Heuert man einen Handwerksbetrieb mit einem europäischen Namen an, kann man ganz unterschiedliche Dinge erleben. Manche beschränken sich darauf, ihre meist angelernten Mitarbeiter zu beaufsichtigen, andere arbeiten selbst mit oder allein. Zum Beschneiden eines alten, wilden Olivenbaums kommen sechs Mann: der (weiße) Chef steht am Rand und raucht, während fünf schwarze Männer aus dem „Eastern Cape“, alle miteinander verwandt, den schweren Ästen mit geradezu artistischem Geschick zu Leibe rücken und sie gleich in Kaminholzstücke zerlegen.

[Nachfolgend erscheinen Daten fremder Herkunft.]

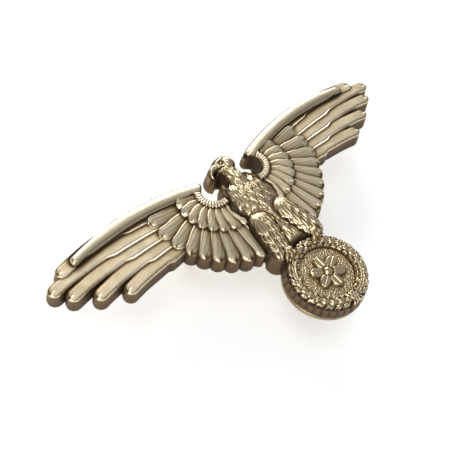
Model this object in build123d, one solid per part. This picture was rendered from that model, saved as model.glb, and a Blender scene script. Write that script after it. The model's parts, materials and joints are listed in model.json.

Und schließlich gibt es auch Generalunternehmer oder Handwerksbetriebe, die ein ausgefeiltes Angebot in Form einer Excel-Tabelle vorlegen und gleich mehrere Baustellen bewirtschaften. Smartphones erleichtern dann die Kommunikation mit den Mitarbeitern. Der Unternehmer hat einiges an Logistik zu bewältigen; die Arbeiter aus den townships haben lange Wege zur Arbeit, die oft mit Unwägbarkeiten verbunden sind, auch das Bakkie des Chefs muss dann durch den dicken Morgenverkehr. Arbeitgeber und Arbeitnehmer haben mit Widrigkeiten eines in vielerlei Hinsicht immer noch gespaltenen Landes zu kämpfen. Ein Chef, der ein gutes Team bilden kann, beeindruckt deshalb genauso wie ein Fliesenleger, der schon relativ früh in der Stadt ist, sich über die auf der Baustelle verordnete Zwangspause (kein Lärm!) ärgert und erst den weiten Weg nach Hause antritt, wenn es dunkel wird.